**SUPPLIED DATA**
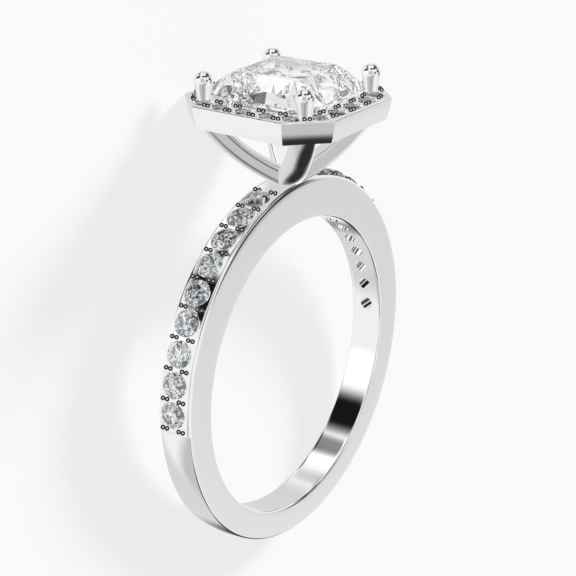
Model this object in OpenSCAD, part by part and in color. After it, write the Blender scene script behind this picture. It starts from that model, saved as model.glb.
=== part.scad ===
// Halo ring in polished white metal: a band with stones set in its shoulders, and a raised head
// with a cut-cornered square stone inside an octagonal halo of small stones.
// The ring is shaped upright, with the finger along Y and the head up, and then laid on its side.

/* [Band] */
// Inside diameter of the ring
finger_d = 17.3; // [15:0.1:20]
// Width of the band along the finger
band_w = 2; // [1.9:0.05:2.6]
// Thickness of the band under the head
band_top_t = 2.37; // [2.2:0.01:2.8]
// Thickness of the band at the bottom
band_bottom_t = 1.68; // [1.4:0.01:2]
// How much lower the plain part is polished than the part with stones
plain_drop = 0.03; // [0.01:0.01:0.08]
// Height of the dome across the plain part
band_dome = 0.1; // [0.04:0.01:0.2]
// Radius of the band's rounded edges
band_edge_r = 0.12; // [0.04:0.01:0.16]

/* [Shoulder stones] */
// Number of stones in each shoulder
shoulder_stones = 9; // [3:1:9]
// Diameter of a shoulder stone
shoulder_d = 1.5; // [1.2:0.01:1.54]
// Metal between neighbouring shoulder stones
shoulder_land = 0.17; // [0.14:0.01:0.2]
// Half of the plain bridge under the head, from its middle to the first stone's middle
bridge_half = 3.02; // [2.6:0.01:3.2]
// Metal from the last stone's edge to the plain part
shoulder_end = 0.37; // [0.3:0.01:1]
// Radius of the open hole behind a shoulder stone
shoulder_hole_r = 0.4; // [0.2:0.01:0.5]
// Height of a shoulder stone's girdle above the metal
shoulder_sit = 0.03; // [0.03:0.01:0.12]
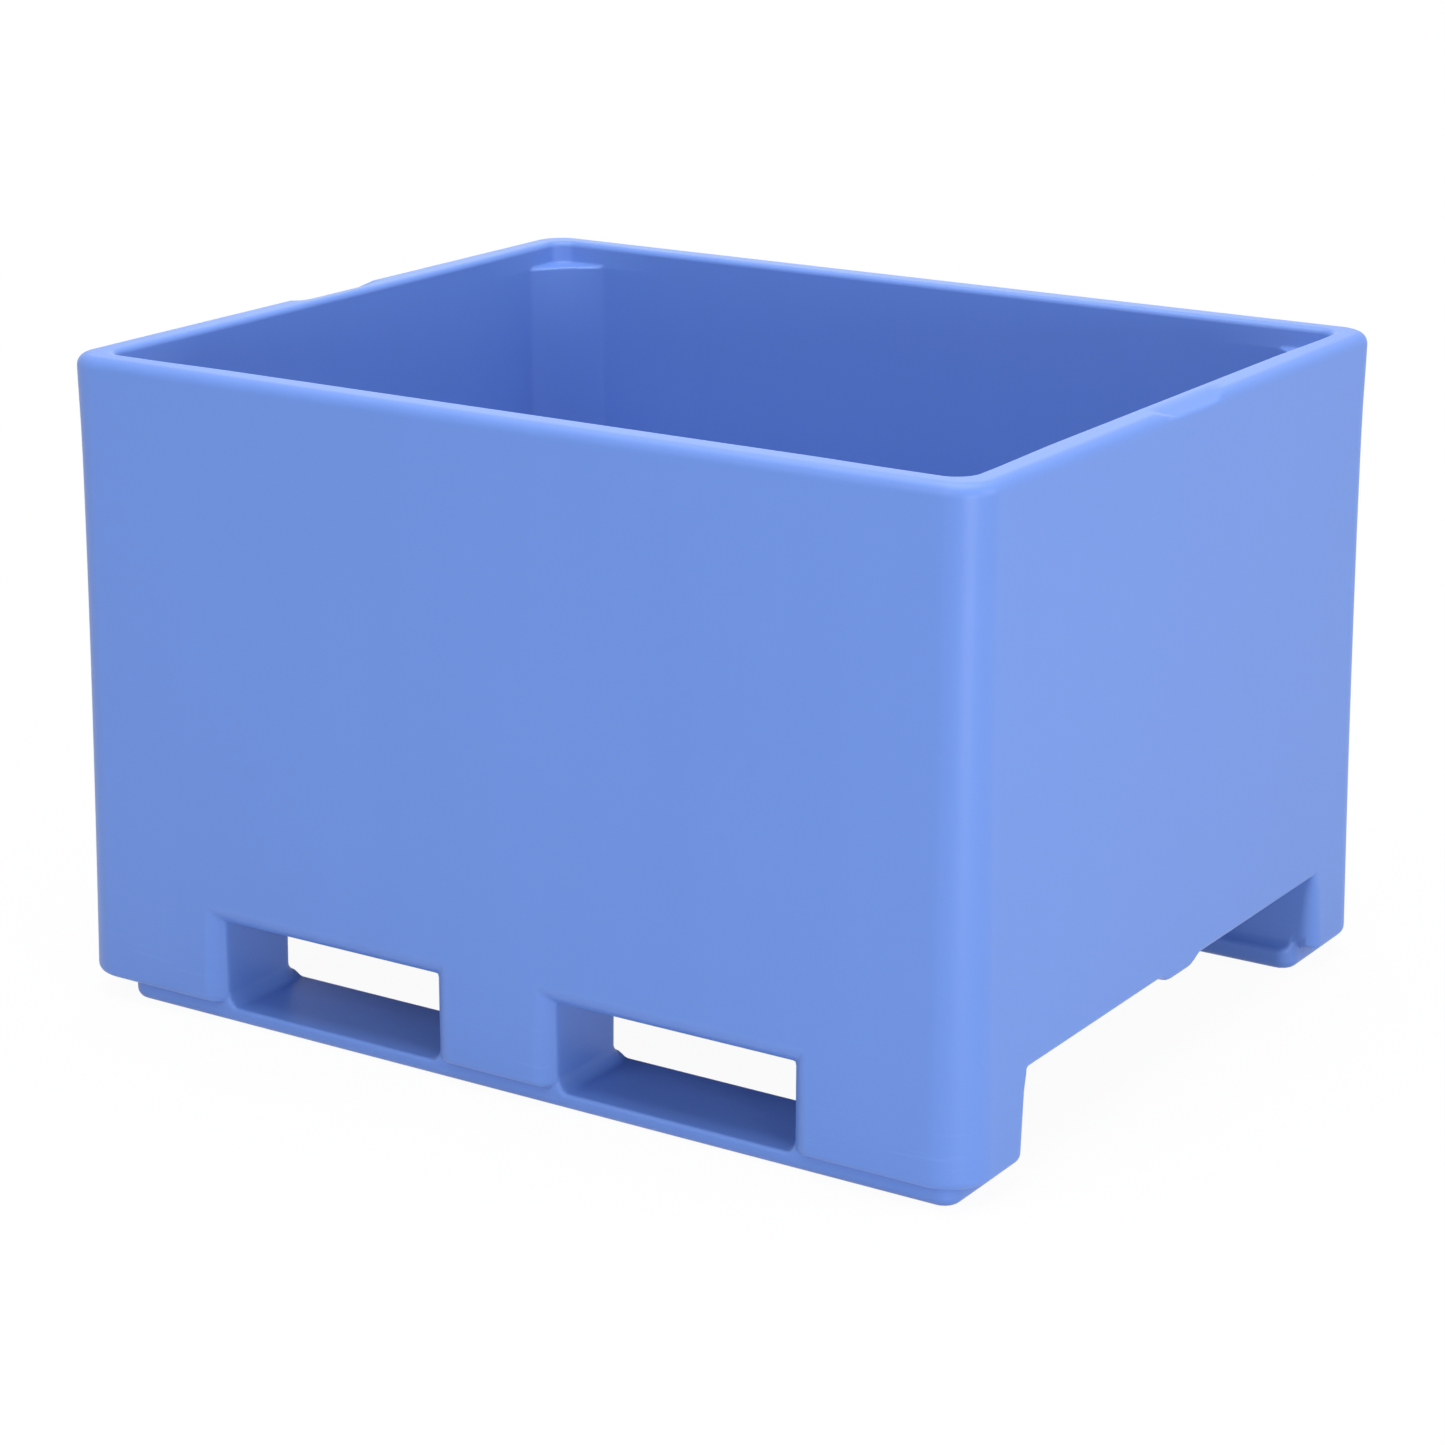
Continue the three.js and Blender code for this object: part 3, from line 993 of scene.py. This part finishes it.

**GOAL**
Copy every line above in which the string "scene" shows up.

**THE SOLUTION**
Model this object in OpenSCAD, part by part and in color. After it, write the Blender scene script behind this picture. It starts from that model, saved as model.glb.
Continue the three.js and Blender code for this object: part 3, from line 993 of scene.py. This part finishes it.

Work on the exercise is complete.